Weekend reading list – week of February 1, 2016
Each week, TP1 shares the top five articles that caught our attention. Here are your must-reads, published here and abroad, for the week of February 1.
Butt lifts on Snapchat
Cosmetic surgeon Michael Salzhauer, a.k.a Dr Miami , is using Snapchat to promote his services and personal brand. Every day, this social media celebrity delivers content that is part medical documentary, part comedy. Journalist Tierney Finster explores how Dr. Miami is reinventing the scope of reality entertainment and advertorials… one implant at a time!
→ Read it on MEL Pocket
Why food and infographics don’t mix
Everybody loves an infographic. These graphic illustrations of data are legion across all social media platforms. Jacob Harris, a software engineer and former data journalist, has written an article for Eater about the challenges of visualizing food data. He’ll show you why it’s hard to make data more digestible, no matter how delicious the subject.
→ Read it on Eater Pocket
Are you traceable?
We use our computers for a large number of tasks without ever understanding how it all works. Do Not Track, an interactive web series produced by Canada’s NFB, raises some fascinating questions by raising our awareness about what happens when we surf the web. During each episode, users are asked to volunteer data, including easily accessible information such as browser history and stored cookies. Do Not Track then uses that data to track where you are and what you do online.

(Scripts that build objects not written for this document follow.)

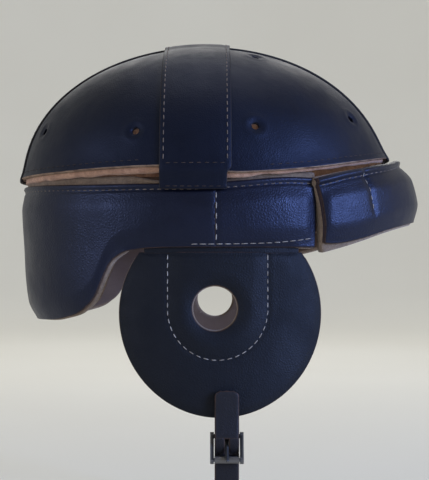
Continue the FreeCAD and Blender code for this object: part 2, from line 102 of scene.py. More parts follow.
def smooth_line(points):
    """A smooth curve y(x) through a few points."""
    xs, ys = np.array(points, float).T
    slopes = np.gradient(ys, xs)

    def at(x):
        x = np.clip(x, xs[0], xs[-1])
        i = np.clip(np.searchsorted(xs, x) - 1, 0, len(xs) - 2)
        step = xs[i + 1] - xs[i]
        t = (x - xs[i]) / step
        return ((2 * t**3 - 3 * t**2 + 1) * ys[i] + (t**3 - 2 * t**2 + t) * step * slopes[i]
                + (3 * t**2 - 2 * t**3) * ys[i + 1] + (t**3 - t**2) * step * slopes[i + 1])

    return at


def smoothstep(low, high, x):
    t = np.clip((x - low) / (high - low), 0, 1)
    return t * t * (3 - 2 * t)


# Heights of edges over x, then the half length a and half width b of each ring over its height.
crown_edge = smooth_line([(-130, 42.4), (-83, 42.7), (-50, 43.8), (-25, 44.2), (-6, 42.8), (13, 40.8),
                          (34, 41.8), (60, 44.8), (78, 48.1), (94, 51.5), (111, 56.0), (130, 61.0)])
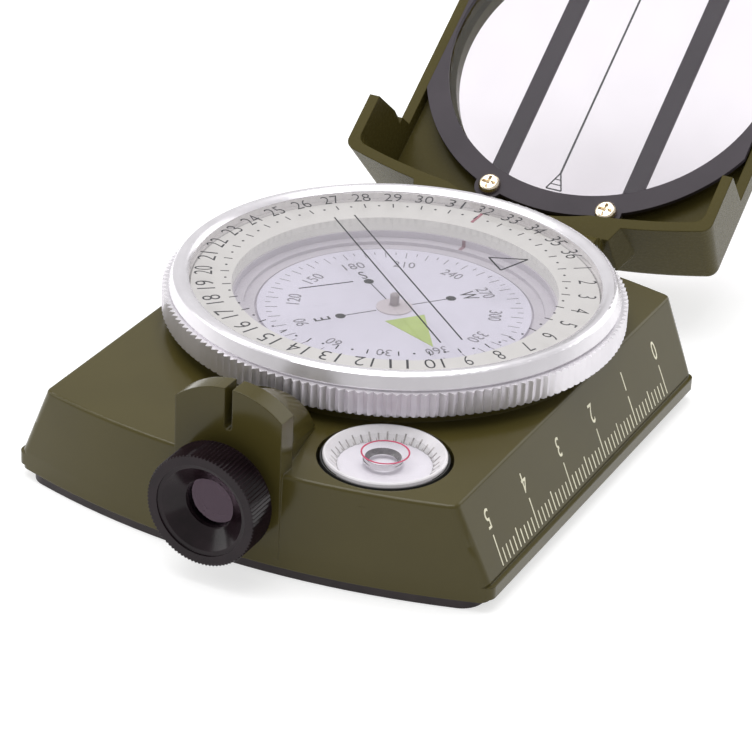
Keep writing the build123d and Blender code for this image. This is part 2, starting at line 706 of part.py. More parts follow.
eye_turned(
    [
        (CELL_R + CELL_FIT, SLEEVE_BACK_Y),
        (EYE_BORE_R, SLEEVE_BACK_Y),
        (EYE_BORE_R, FLANGE_BACK_Y),
        (EYE_BORE_R + FLANGE_W, FLANGE_BACK_Y),
        (EYE_BORE_R + FLANGE_W, FLANGE_BACK_Y - FLANGE_T),
        (EYE_BORE_R, FLANGE_BACK_Y - FLANGE_T),
        (EYE_BORE_R, SLEEVE_FRONT_Y),
        (CELL_R + CELL_FIT, SLEEVE_FRONT_Y),
    ],
    "eyepiece_sleeve",
)
eye_turned(
    [
        (CELL_BORE_R, CELL_BACK_Y),
        (CELL_R, CELL_BACK_Y),
        (CELL_R, CELL_FRONT_Y),
        (EYE_LENS_R, CELL_FRONT_Y),
        (EYE_LENS_R, CELL_FRONT_Y + RETAINER_T + LENS_T),
        (CELL_BORE_R, CELL_FRONT_Y + RETAINER_T + LENS_T),
    ],
    "lens_cell",
)
eye_turned(
    [
        (EYE_VIEW_R, CELL_FRONT_Y),
        (EYE_LENS_R, CELL_FRONT_Y),
        (EYE_LENS_R, CELL_FRONT_Y + RETAINER_T),
        (EYE_VIEW_R, CELL_FRONT_Y + RETAINER_T),
    ],
    "lens_retainer",
)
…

→ Try it for yourself on Do Not Track Pocket
Stock images, behind the scenes
While surfing the web, Jonathan Kay Editor in Chief at The Walrus, clicked on another article featuring another pitch-perfect stock photo. When Kay griped on Twitter, Danny Groner, an outreach manager at Shutterstock, encouraged him to write an article. Kay, in turn, suggested that he and his wife become stock models for a day. A behind-the-scenes look at how stock photography gets made.
→ Read it on The Walrus Pocket
Draw me something
Drawing a live model is a wonderful way to explore your artistic talent, develop your observational skills and nurture your creativity. But why stop at humans? Jennie Webber, a UK-based visual artist, offers art classes with live animals. Bats, iguanas, owls and donkeys, oh my! Noah would be proud.
→ Read it on Grafix Pocket
In your earbuds: 15 big travel trends in 2016
Skift is a large intelligence firm that tracks current and emerging trends in the travel industry. Editor in Chief Jason Clampet, Alexandra E. Petri, a travel writer, and Rafat Ali, the founder of Skift, have compiled a list of the 15 trends that will rock the travel industry this year.